Thirty-four states have some form of legal marijuana. Arizona is the only state that has no quality control testing for contaminants (like pesticides) or for make-up (how much THC, CBDs, etc.)

Cannabis testing died at the end of the session in 2018 during a flurry of negotiations regarding several marijuana reform bills. It is back in 2019 as SB1494, which passed the House Health and Human Services Committee last week. This is a clean cannabis testing bill with no other issues attached.

Arizona has 200,000 medical marijuana patients who purchased 61 tons of marijuana and related marijuana products, like edibles and concentrates, in 2018. Ours is the third largest program in the country… and the only one with no quality control testing.

In committee, the governmental liaison for the Arizona Department of Health Services (ADHS) Shannon Whitaker said that they don’t know how to do quality control testing for marijuana and want more specifics on what to do.

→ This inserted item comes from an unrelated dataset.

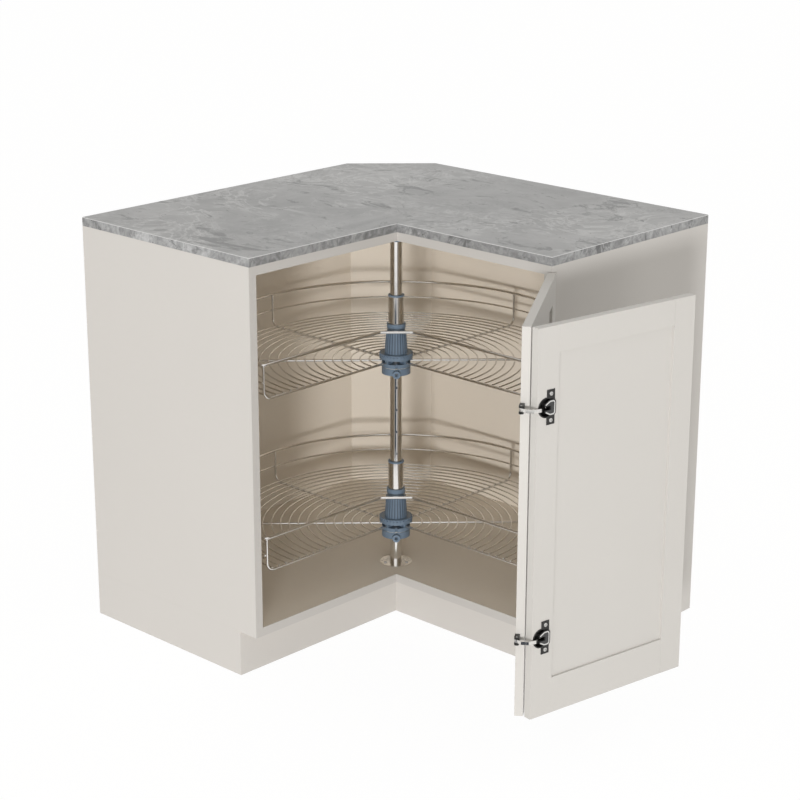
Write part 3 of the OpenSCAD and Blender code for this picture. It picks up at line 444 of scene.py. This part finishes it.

I asked if anyone at ADHS had looked at the testing standards and programs from the other 33 states, and she said, “No”. Looking at how other health departments are testing samples of marijuana could be very helpful in setting up the Arizona program. Just sayin’.

Before I voted “yes” on SB 1494, I talked with the lobbyists on both sides of the issue, medical marijuana patient and NORML representative Mikel Weisser, and former ADHS Director and current Executive Director of the Arizona Public Health Association Will Humble.  Humble, who wrote the current medical marijuana rules, said that testing is in the Arizona Medical Marijuana Act (AMMA). He had planned to write testing rules back in 2011, but he was pressed for time with a 120 day window to write all of the rules. He added that he “was getting beat up from all sides” during the process. (I confessed that I was blogging about the card costs, which are the highest in the country.) Humble supports SB1494 but adds that ADHS has the authority to write rules on testing, even without SB1494.

ADHS is sitting on $60 million in card fees that can be spent only on the medical marijuana program. It’s time to protect patients. It’s time for Arizona to spend some of those AMMA funds to write the rules and set up testing.

SB1494 was debated at length in the House Health and Human Services Committee last Friday and passed unanimously. Since almost everything we do is on video, you can watch the debate on the AZLeg website. Click on Archived Meetings and scroll down to House Health and Human Services on March 29, 2018. You have time to voice your opinion on Request to Speak.

Look for amendments and a rousing debate on this in the coming weeks.